Mere Theology, by Alister McGrath
Alister McGrath is a British theologian and apologist I somehow hadn't heard of before visiting the UK and buying one of his books. He has been one of the most vocal opponents to the "new atheism" movement, and I treasure (and wish I had) his ability to dissect points of view and argue against them without disrespecting them. It's effectively a collection of essays on the nature of theology: its role in Christian faith, how it transforms our perspective, and a theological treatment of nature. The second part is the stronger, where he more directly engages with the common skeptic's claims that science and religion are essentially in conflict, that science and especially evolution have disproved or removed the need for God, that religion is irrational and harmful, and that the ideals of the Enlightenment are a superior alternative to religion. Again, the way he confronts atheism, while occasionally a bit dismissive, otherwise strikes me as exemplary in how he honestly and fairly grapples with an opposing viewpoint. This is quite a helpful book for anyone looking for some answers to a few of the most common criticisms leveled against faith, and I'll definitely have to look into more of McGrath's work.
A New Kind of Christianity, by Brian McLaren
Yes, my conservative readers, I did classify this book under "nonfiction". I found A New Kind of Christianity while looking at more Alister McGrath books at another British bookstore.

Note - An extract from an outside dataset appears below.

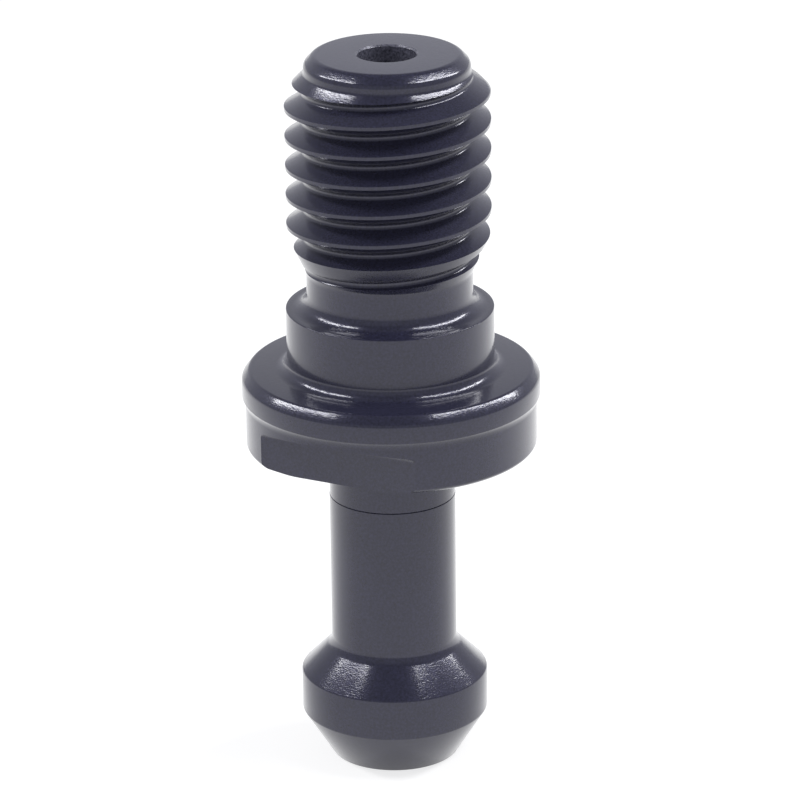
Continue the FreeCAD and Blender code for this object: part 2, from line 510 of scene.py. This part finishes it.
# %% The room's light
def studio_world():
    """Pale all round near the horizon, and a dim ceiling over that."""
    world = bpy.data.worlds.new("studio")
    bpy.context.scene.world = world
    world.use_nodes = True
    tree = world.node_tree
    tree.nodes.clear()
    direction = add(tree, "ShaderNodeTexCoord").outputs["Generated"]
    up = add(tree, "ShaderNodeSeparateXYZ", {0: direction}).outputs["Z"]
    level = add(tree, "ShaderNodeMapRange",
                {"Value": up, "From Min": 0.4, "From Max": 0.8, "To Min": 0.55,
                 "To Max": 0.25}, interpolation_type="SMOOTHSTEP")
    light = add(tree, "ShaderNodeBackground",
                {"Color": colour("#f4f5ff"), "Strength": level.outputs[0]})
    add(tree, "ShaderNodeOutputWorld", {"Surface": light.outputs[0]})


def direction_to(azimuth, elevation):
    """The unit vector towards an azimuth, from the front round to the right, and an elevation."""
    around, up = math.radians(azimuth), math.radians(elevation)
    return Vector((math.sin(around) * math.cos(up), -math.cos(around) * math.cos(up),
                   math.sin(up)))


def strip_box(name, low_end, high_end, distance, width, power):
    """A long soft box between two directions, facing the middle of the stud."""
    middle = (foot + top) / 2
    ends = [direction_to(*end) * distance for end in (low_end, high_end)]
    lamp = bpy.data.lights.new(name, "AREA")
    lamp.shape = "RECTANGLE"
    lamp.size = (ends[1] - ends[0]).length
    lamp.size_y = width
    lamp.energy = power
    box = bpy.data.objects.new(name, lamp)
    bpy.context.scene.collection.objects.link(box)
    centre = (ends[0] + ends[1]) / 2
    along = (ends[1] - ends[0]).normalized()
    away = centre.normalized()
    turn = Matrix((along, away.cross(along), away)).transposed()
    box.matrix_world = Matrix.Translation(middle + centre) @ turn.to_4x4()
    return box


studio_world()
view_azimuth = 27.0
lamp_distance, lamp_width = 0.25, 0.028
strip_box("left_soft_box", (view_azimuth - 113, 31), (view_azimuth - 62, 55),
          lamp_distance, lamp_width, 0.26)
strip_box("right_soft_box", (view_azimuth + 120, 26), (view_azimuth + 48, 59),
          lamp_distance, lamp_width, 0.34)
print("lamps:", len(bpy.data.lights))


# %% [markdown]
# The camera stands a quarter of a metre away and looks down by a little more than twenty
# degrees, turned 27 degrees from the front, with a long lens.

# %% The camera
def camera():
    """The view's camera; it looks at a point on the stud's axis, rolled a little."""
    lens = bpy.data.cameras.new("view")
    lens.sensor_width = 36
    lens.lens = 224.8
    lens.shift_x = 0.0109
    lens.clip_start = 0.01
    lens.clip_end = 20
    eye = bpy.data.objects.new("view", lens)
    bpy.context.scene.collection.objects.link(eye)
    around = math.radians(view_azimuth)
    distance, height, pitch_down = mm(272.96), mm(124.47), math.radians(20.57)
    eye.location = (math.sin(around) * distance, -math.cos(around) * distance, height)
    forward = Vector((-math.sin(around) * math.cos(pitch_down),
                      math.cos(around) * math.cos(pitch_down), -math.sin(pitch_down)))
    level = forward.to_track_quat("-Z", "Y")
    eye.rotation_mode = "QUATERNION"
    eye.rotation_quaternion = level @ Quaternion((0, 0, 1), math.radians(-0.75))
    bpy.context.scene.camera = eye
    return eye


view = camera()
bpy.context.scene.view_settings.view_transform = "Standard"
print("camera at", [round(c, 4) for c in view.location])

My initial thought was a dismissive, "Oh, I can't believe they put Brian McLaren next to a theologian like Alister McGrath". Curious, I pulled it off the shelf, read the back, looked at a few chapters, then twenty minutes later decided to buy the book.
Before I started to read it, I analyzed my reflexive, distrustful reaction to the book. I imagine many of you would have had similar ones, something along the lines of: "As a Christian, I love Brian McLaren, but he is a dangerous false teacher and heretic who has forsaken the core tenets of the gospel and I need to be wary that he doesn't lead me or others astray." But I wonder: how many people thinking this have actually read anything McLaren has written, beyond a quick soundbite or quote being criticized? Not I, until I read A New Kind of Christianity.

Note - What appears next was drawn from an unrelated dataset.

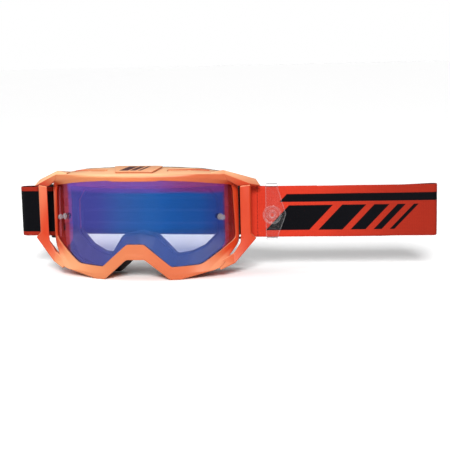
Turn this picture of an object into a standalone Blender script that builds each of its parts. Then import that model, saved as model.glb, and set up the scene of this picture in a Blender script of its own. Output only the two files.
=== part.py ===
"""Motocross goggles with integral outriggers, a cylindrical lens, a three-layer face foam
and a flat-folded elastic strap with a sliding adjuster.

The goggles stand on the two cheeks of the frame, look along -Y and have the strap folded flat
behind them and out to +X. All shapes are modelled about the goggles' own middle plane (x = 0,
lens front at y = 0, floor at z = 0) and hang from one empty, which moves them so that the row
origin is the bottom centre of the whole object's box.
"""

import math

import bmesh
import bpy
from mathutils import Matrix, Vector

MM = 0.001
WELD = 0.000004  # points nearer than this, in metres, become one

# Driving dimensions, in millimetres.
LENS_RADIUS = 109.0  # outer face of the cylindrical lens
LENS_THICKNESS = 2.0
GAP = 0.3  # clearance between neighbouring pieces
FLANGE = 2.4  # thickness of the flange that carries the foam
GROOVE_DEPTH = 3.6  # how far the lens groove reaches out from the visible edge
LIP_HEIGHT = 1.8  # how far the rim stands proud of the lens face

STRAP_BOTTOM = 30.5
STRAP_TOP = 75.5
STRAP_THICKNESS = 1.6
STRAP_LEFT = -122.0  # outermost points of the two folds
STRAP_RIGHT = 254.7
STRAP_FRONT_Y = 49.9  # middle of the front runs where they leave the anchors
STRAP_SWEEP = math.radians(4.1)  # how far the right run swings back from the X axis
STRAP_REAR_Y = 69.3  # middle of the back run behind the foam
STRAP_REAR_X = 90.0  # half length of the back run's straight middle
STRAP_TAIL_STEP = 1.9  # from the front run back to the end that is turned back behind it
STRAP_RETURN_STEP = 7.0  # from the front run back to the returning run, on the right
STRAP_TAIL_LENGTHS = (14.0, 60.0)  # left and right, from the anchor
STRAP_SAG = -1.2  # how much lower the back run hangs behind the foam
STRAP_LIFT = 0.6  # how much higher the right fold stands

ANCHOR_X = 91.2  # post that the strap is looped round, on each side
ANCHOR_Y = 52.8
ANCHOR_ARM_Y = 51.6  # the arms stand a little forward of the post
ANCHOR_RADIUS = 1.8
ANCHOR_BOTTOM = 28.6
ANCHOR_TOP = 77.4
ANCHOR_ARM = 1.5  # thickness of the two arms that hold the post
ANCHOR_PEG_X = 78.0  # how far the arms reach into the frame
ANCHOR_HALF_WIDTH = 1.6

POST_ARC = 75.5  # tear-off posts: arc length from the middle plane, and height
POST_HEIGHT = 52.2
POST_STEM_RADIUS = 1.4
WASHER_RADIUS = 3.4
WASHER_THICKNESS = 1.1

BADGE_THICKNESS = 1.2
BADGE_PEG_X = 9.0
BADGE_PEG_Y = 13.0
BADGE_PEG_RADIUS = 1.3

FOAM_LAYERS = (("foam_base", 3.5), ("foam_middle", 4.8), ("foam_face_fleece", 2.2))
FOAM_SETBACK = 0.6
FOAM_OUTSET = 0.2  # how far the foam stands out past the frame's rear edge
FOAM_OVERHANG = 0.6  # and in past the eye port
FOAM_TAPER = 0.08
FOAM_ROUND = 1.4

# Top vents: arc ranges of the shallow recess and of the two slots in it, on each side.
RECESS_SPAN = (27.0, 64.0)
RECESS_DEPTH = 0.9
SLOT_SPANS = (("inner", 30.0, 44.0), ("outer", 47.0, 61.0))
VENT_SETBACK = 11.5  # from the lens face back to the middle of the vent
RECESS_WIDTH = 6.0
SLOT_WIDTH = 2.6
SIDE_VENTS = (("upper", 58.5, 66.5), ("lower", 36.5, 43.5))
SIDE_VENT_Y = (42.0, 46.4)
SIDE_VENT_START = 69.3
SIDE_VENT_X = (76.5, 81.9)
BOTTOM_VENT = ((46.0, 20.0), (60.0, 30.0))  # opposite corners in plan

# The adjuster, in distances along the right run from the anchor and behind the run's middle.
ADJUSTER_ALONG = 20.2
ADJUSTER_LOOP_WIDTH = 10.4
ADJUSTER_FRONT = -2.9
ADJUSTER_PLATE = 1.7
ADJUSTER_REAR = 3.2
ADJUSTER_BAR = 1.6
ADJUSTER_WRAP = 1.5
ADJUSTER_APEX_ALONG = 33.0
ADJUSTER_APEX_Z = 50.6
BUTTON_ALONG = 20.7
BUTTON_RADIUS = 8.3
BUTTON_STEM_RADIUS = 2.2

GRIP_HEIGHTS = (40.0, 51.8, 63.6)
GRIP_SPAN = (-78.0, 78.0)
GRIP_WIDTH = 2.4
GRIP_THICKNESS = 0.6
GRIP_GAP = 0.1

# The frame is one closed loft. These are the corners of its half outline, from the top middle
# down the right side to the nose. For each corner: lens edge (arc, z), ridge of the front face,
# front edge, rear edge and eye port (x, y, z), the inner corner behind the lens (share of the
# way from rear edge to port, distance forward), how much of each straight is rounded off, and
# how far the face foam's outer edge is moved from the rear edge (x, z).
CORNERS = (
    ((0.0, 85.7), (0.0, -1.8, 89.6), (0.0, 0.0, 91.8),
     (0.0, 24.0, 95.9), (0.0, 26.0, 77.0), (0.16, 2.4), 0.0, (0.0, 0.0)),
    ((19.0, 85.7), (19.0, -0.7, 89.6), (19.0, 1.1, 91.8),
     (20.0, 24.8, 95.7), (16.0, 27.0, 77.0), (0.16, 2.4), 0.1, (0.0, 0.0)),
    ((23.0, 86.3), (23.0, -0.2, 89.4), (23.0, 1.6, 91.8),
     (24.0, 25.2, 95.5), (19.0, 27.6, 77.0), (0.16, 2.4), 0.1, (0.0, 0.0)),
    ((50.0, 84.4), (48.0, 6.6, 88.6), (47.0, 7.1, 91.4),
     (52.0, 31.0, 94.0), (40.0, 33.0, 76.5), (0.16, 2.4), 0.3, (0.0, 0.0)),
    ((87.0, 79.3), (77.5, 23.0, 84.0), (75.0, 19.0, 89.8),
     (77.0, 44.0, 88.4), (56.0, 44.0, 74.0), (0.3, 3.4), 0.1, (0.0, 0.0)),
    ((88.6, 74.0), (82.6, 34.4, 77.5), (84.0, 36.8, 79.0),
     (81.0, 55.0, 80.0), (63.0, 49.5, 64.0), (0.55, 6.5), 0.1, (0.0, 0.0)),
    ((91.2, 32.4), (83.2, 35.0, 29.6), (84.2, 37.0, 28.4),
     (81.0, 55.0, 27.0), (63.0, 49.5, 35.0), (0.55, 6.5), 0.1, (0.0, 0.0)),
    ((57.2, 12.3), (60.5, 11.4, 7.0), (71.0, 14.6, 8.6),
     (68.0, 44.0, 9.6), (52.0, 44.0, 24.0), (0.3, 3.4), 0.14, (0.0, 0.0)),
    ((40.0, 11.6), (39.5, 4.4, 4.6), (38.0, 4.8, 0.0),
     (38.0, 31.0, 2.6), (40.0, 38.0, 19.0), (0.16, 2.4), 0.12, (0.0, -0.4)),
    ((30.6, 11.3), (29.0, 1.6, 5.4), (29.0, 2.4, 0.0),
     (29.0, 28.0, 2.6), (29.0, 31.0, 18.0), (0.16, 2.4), 0.1, (-7.0, -1.4)),
    ((7.5, 31.4), (9.0, -1.8, 23.4), (8.0, -2.6, 18.0),
     (10.0, 14.0, 19.2), (15.0, 20.0, 37.0), (0.16, 2.4), 0.1, (-5.0, -3.6)),
    ((0.0, 31.4), (0.0, -2.0, 23.4), (0.0, -3.0, 18.0),
     (0.0, 12.0, 19.2), (0.0, 18.0, 40.5), (0.16, 2.4), 0.0, (0.0, -3.0)),
)
LENS_EDGE, RIDGE, FRONT_EDGE, REAR_EDGE, PORT, INNER, ROUNDED, FOAM_SHIFT = range(8)
TOP_CORNERS = 5  # the first rows run along the top
STRAIGHT_STEPS = (2, 1, 3, 4, 1, 6, 4, 2, 1, 3, 1)  # pieces each straight of the outline is cut into
ARC_STEPS = 2  # pieces of each rounded corner
SOLE_SHARE = 0.4  # how much of the frame's depth the flat under each cheek takes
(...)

McLaren is living proof of the fact that it's much easier to ask questions and tear down than to answer them and build up. Not that this book is overly critical or negative; just the opposite, it is consistently respectful and candid. He doesn't strike me as a wolf trying to trick and devour sheep but but a man who is acting according to his faith and convictions every bit as much as his conservative critics. He is genuinely concerned with what he sees as abuses of the faith, wrong attempts to build on the foundation laid by Christ, and how they are driving people away from Christianity by turning it into a caricature of the truth--just as I am. In his investigation on what has gone wrong with evangelical Christianity, he asks many of the same questions I do and have on this blog: questions about our view of God, our reading of the Bible, and our applying it as a community of faith. He divides the book into an exploration of 10 questions which he thinks deserve rethinking beyond the "orthodox" answers.
- What is the overarching story line of the Bible?

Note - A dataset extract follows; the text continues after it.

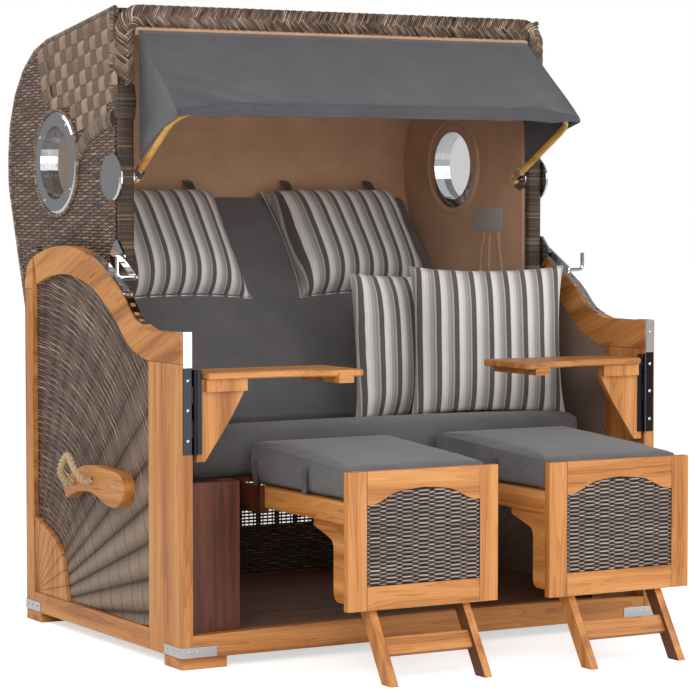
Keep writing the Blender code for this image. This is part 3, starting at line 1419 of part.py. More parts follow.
def stool(side, front, centre, parent):
    """Make the stool behind the panel: rails, deck, corbels and the legs' axle."""
    name = "footrest_stool_" + side
    half = FOOTREST_WIDTH * 0.5
    start = front + FOOTREST_THICKNESS + GAP
    deck = box(name, (centre - half, start, STOOL_TOP - STOOL_DECK_THICKNESS),
               (centre + half, STOOL_REAR, STOOL_TOP))
    item = add(name, deck, WOOD, parent)
    axle_y = front + LEG_PIVOT_BACK
    for sign in SIGNS.values():
        xs = sorted((centre + sign * half, centre + sign * (half - STOOL_RAIL)))
        join(item, box("rail", (xs[0], start, STOOL_RAIL_BOTTOM), (xs[1], STOOL_REAR, STOOL_TOP)))
        near = half - STOOL_RAIL
        inner = sorted((centre + sign * near, centre + sign * (near + CORBEL_THICKNESS)))
        corners = [
            (start, STOOL_RAIL_BOTTOM + OVERRUN, 0.0),
            (start + CORBEL_LENGTH, STOOL_RAIL_BOTTOM + OVERRUN, 0.0),
            (start + CORBEL_LENGTH, STOOL_RAIL_BOTTOM - CORBEL_NOSE, 0.0),
            (start + CORBEL_POST, STOOL_RAIL_BOTTOM - CORBEL_HEIGHT, CORBEL_HOLLOW_RADIUS),
            (start + CORBEL_POST, STOOL_RAIL_BOTTOM - CORBEL_DROP, CORBEL_TOE_RADIUS),
            (start, STOOL_RAIL_BOTTOM - CORBEL_DROP, 0.0),
        ]
        join(item, prism("corbel", "X", fillet(corners, 4), inner[0], inner[1]))
    join(item, box("cross rail", (centre - half + STOOL_RAIL * 0.5, STOOL_REAR - STOOL_RAIL,
                                  STOOL_RAIL_BOTTOM),
                   (centre + half - STOOL_RAIL * 0.5, STOOL_REAR, STOOL_TOP - GAP)))
    reach = half - STOOL_RAIL + STOOL_RAIL * 0.25
    axle = rod("axle", "X", AXLE_RADIUS, centre - reach, centre + reach, 16)
    axle.transform(Matrix.Translation((0.0, axle_y, LEG_PIVOT_Z)))
    join(item, axle)
    return item


def legs(side, front, centre, parent):
    """Make the pair of folding legs with the slat between them."""
    name = "footrest_legs_" + side
    half = FOOTREST_WIDTH * 0.5
    pivot = Vector((front + LEG_PIVOT_BACK, LEG_PIVOT_Z))
    run = Vector((-math.sin(LEG_LEAN), -math.cos(LEG_LEAN)))
    cross = Vector((run.y, -run.x)) * LEG_WIDTH * 0.5
    outline = []
    steps = 6
    for step in range(steps + 1):
        angle = math.pi * step / steps
        outline.append(tuple(pivot + cross * math.cos(angle) - run * LEG_WIDTH * 0.5 * math.sin(angle)))
    floor = ((0.0, 0.0), (1.0, 0.0))
    outline.append(crossing(pivot - cross, pivot - cross + run, *floor))
    outline.append(crossing(pivot + cross, pivot + cross + run, *floor))
    starts = []
    for sign in SIGNS.values():
        near = centre + sign * (half - LEG_INSET)
        starts.append(sorted((near, near - sign * LEG_THICKNESS)))
    item = add(name, prism(name, "X", outline, *starts[0]), WOOD, parent)
    join(item, prism("leg", "X", outline, *starts[1]))
    reach = pivot.y / math.cos(LEG_LEAN)
    spot = pivot + run * reach * LEG_SLAT_SHARE
    slat = box("slat", (starts[0][0] + LEG_THICKNESS * 0.5, -LEG_SLAT_THICKNESS * 0.5,
                        -LEG_SLAT_HEIGHT * 0.5),
               (starts[1][0] + LEG_THICKNESS * 0.5, LEG_SLAT_THICKNESS * 0.5, LEG_SLAT_HEIGHT * 0.5))
    slat.transform(Matrix.Rotation(-LEG_LEAN, 4, "X"))
    slat.transform(Matrix.Translation((0.0, *spot)))
    join(item, slat)
    bore = rod("bore", "X", AXLE_BORE_RADIUS, starts[0][0] - OVERRUN, starts[1][1] + OVERRUN, 16)
    bore.transform(Matrix.Translation((0.0, *pivot)))
    cut(item, bore)
    return item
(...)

- How should the Bible be understood?
- Is God violent?
- Who is Jesus and why is He important?
- What is the Gospel?
- What do we do about the Church?
- Can we find a way to address human sexuality without fighting about it?
- Can we find a better way of viewing the future?
- How should followers of Jesus relate to people of other religions?
- What do we do now? (How do we translate our quest into action?)
You might have a knee-jerk reaction when seeing what McLaren is calling into question--"Of course we know what the Gospel is! Or course we know who Jesus is! See, he's throwing out the truth of the Bible that clearly teaches these things and replacing it with his own heresy!" Watch out. When we realize the difference between what the Bible actually says and what we make of it by interpretation--two things that can often be nigh indistinguishable--we see that these responses contain the arrogant assumption that our understandings of the Gospel or of Jesus are already exactly right and need no further refining or modification.
For example, it's very easy for many to see how the Bible "clearly teaches" a very individualistic, dualistic view of the Gospel that is rightly recognized as lacking. If you're unwilling to admit you could be mistaken, even about something as central as the Gospel, you will never grow from what could be an incomplete or even wrong view of these "fundamentals" of the faith. The dualistic notion that a given proposition like a certain definition of the Gospel is either totally right or totally wrong (and that the only "correct" definition is a complete one) needs to be thrown out. McLaren makes the excellent point that when we put theological systems built on modernist thought at the core of our faith, they often allow our heads to lead our hearts astray from the authentic love expected of all Christians--besides orthodoxy, there is a need for us to pursue "orthopathy", or "right passion" (which may be the most brilliant new word I've heard all year).
He also makes little effort to point out truth or affirm what is praiseworthy (of which there is much) in the traditions he criticizes--which I think goes a long way to explain why he's such a controversial figure. The danger with applying side-taking, "us-versus-them" thinking (implicit in much of the book) to Christianity (for anyone other than Christ) is that we can't be sure which side anyone is really on--even ourselves (Matthew 7:21) McLaren could stand to listen to himself a bit more in this regard.
He also makes a hermeneutical mistake in common with his critics. Though he expresses a desire to approach the Bible with an open mind and let it say what it has to say, he does do some proof-texting and, more commonly, tries to minimize or brush aside parts of the Bible that conflict with the peaceful, inclusive, loving image of God he wants to show. For instance, when discussing violent or tribal images of God, he says that "a god who mandates an intentional supernatural disaster leading to unparalleled genocide is much hardly worthy of belief, much less worship." One gets the impression that he would dearly love to pull a Thomas Jefferson and cut the account of the Flood out of his Bible.
Yes, A New Kind of Christianity is a dangerous book. But should we expect the way to a better faith to be safe? If we're unable to listen to (and, dare I say it, learn from) naysayers to our belief system like Brian McLaren (if not people of other faiths or atheists), we'll slip into an echo chamber of voices that all agree with and support our beliefs (2 Timothy 4:3), regardless of their truthfulness. Despite the pluralism of modern culture, it has never been easier to do this than today, so I think it's important to challenge ourselves with perspectives we disagree with. Though I disagree with many of the answers McLaren arrives at, I agree with his asking the questions he does.